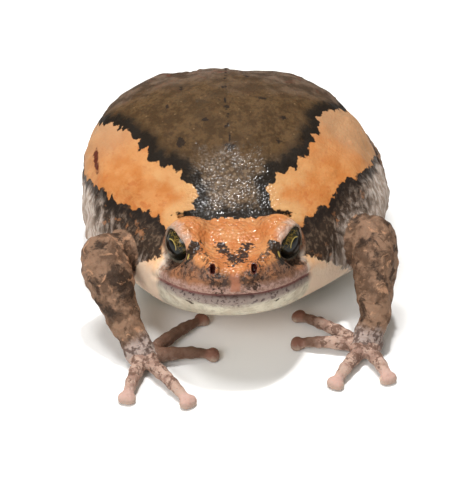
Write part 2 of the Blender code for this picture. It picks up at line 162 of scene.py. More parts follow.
def nod(p):
    """Rolls points of the head a little to its right, less and less towards the shoulders."""
    p = np.array(p, float)
    share = roll_share(p[..., 1])
    c, s = np.cos(HEAD_ROLL * share), np.sin(HEAD_ROLL * share)
    x, z = p[..., 0], p[..., 2] - NECK_HEIGHT
    p[..., 0] = x * c + z * s - HEAD_SIDESTEP * share
    p[..., 2] = z * c + x * s + NECK_HEIGHT
    return p


def trunk_mesh(sides=120, snout=14, rump=55):
    """The trunk's loft, as points and triangles. Its rings lie closer at both ends."""
    end = STATIONS[-1][0]
    ys = np.concatenate([
        snout * (1 - np.cos(np.linspace(0.05, math.pi / 2, 50))),
        np.linspace(14.4, rump, 90),
        rump + (end - rump) * np.sin(np.linspace(0.05, math.pi / 2 - 0.05, 26)),
    ])
    angles = np.linspace(0, 2 * math.pi, sides, endpoint=False)
    rings = []
    for y in ys:
        x, z = section(y, angles)
        z = station(y)[0] + z
        rings.append(np.c_[x - back_lean(y, z), np.full(sides, y), z])
    points = np.concatenate([[[0, *STATIONS[0][:2]]], *rings, [[0, *STATIONS[-1][:2]]]])
    k = np.arange(sides)
    n = (k + 1) % sides
    faces = [np.c_[np.zeros(sides, int), 1 + n, 1 + k]]
    for r in range(len(ys) - 1):
        a0, b0 = 1 + r * sides, 1 + (r + 1) * sides
        faces += [np.c_[a0 + k, a0 + n, b0 + n], np.c_[a0 + k, b0 + n, b0 + k]]
    a0 = 1 + (len(ys) - 1) * sides
    faces.append(np.c_[a0 + k, a0 + n, np.full(sides, len(points) - 1)])
    return nod(points), np.concatenate(faces)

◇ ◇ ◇

## [Short task]
Return all the data above once more, precisely as given.

## [Exercise response]
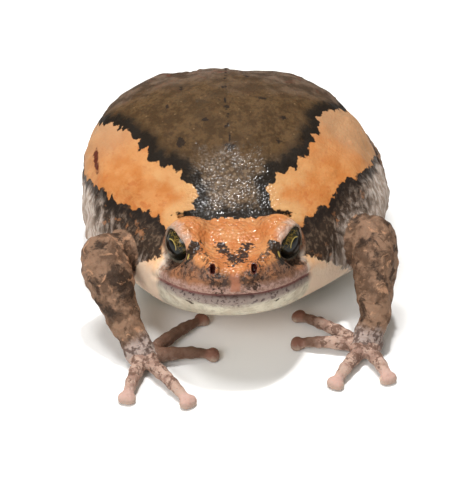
Write part 2 of the Blender code for this picture. It picks up at line 162 of scene.py. More parts follow.
def nod(p):
    """Rolls points of the head a little to its right, less and less towards the shoulders."""
    p = np.array(p, float)
    share = roll_share(p[..., 1])
    c, s = np.cos(HEAD_ROLL * share), np.sin(HEAD_ROLL * share)
    x, z = p[..., 0], p[..., 2] - NECK_HEIGHT
    p[..., 0] = x * c + z * s - HEAD_SIDESTEP * share
    p[..., 2] = z * c + x * s + NECK_HEIGHT
    return p


def trunk_mesh(sides=120, snout=14, rump=55):
    """The trunk's loft, as points and triangles. Its rings lie closer at both ends."""
    end = STATIONS[-1][0]
    ys = np.concatenate([
        snout * (1 - np.cos(np.linspace(0.05, math.pi / 2, 50))),
        np.linspace(14.4, rump, 90),
        rump + (end - rump) * np.sin(np.linspace(0.05, math.pi / 2 - 0.05, 26)),
    ])
    angles = np.linspace(0, 2 * math.pi, sides, endpoint=False)
    rings = []
    for y in ys:
        x, z = section(y, angles)
        z = station(y)[0] + z
        rings.append(np.c_[x - back_lean(y, z), np.full(sides, y), z])
    points = np.concatenate([[[0, *STATIONS[0][:2]]], *rings, [[0, *STATIONS[-1][:2]]]])
    k = np.arange(sides)
    n = (k + 1) % sides
    faces = [np.c_[np.zeros(sides, int), 1 + n, 1 + k]]
    for r in range(len(ys) - 1):
        a0, b0 = 1 + r * sides, 1 + (r + 1) * sides
        faces += [np.c_[a0 + k, a0 + n, b0 + n], np.c_[a0 + k, b0 + n, b0 + k]]
    a0 = 1 + (len(ys) - 1) * sides
    faces.append(np.c_[a0 + k, a0 + n, np.full(sides, len(points) - 1)])
    return nod(points), np.concatenate(faces)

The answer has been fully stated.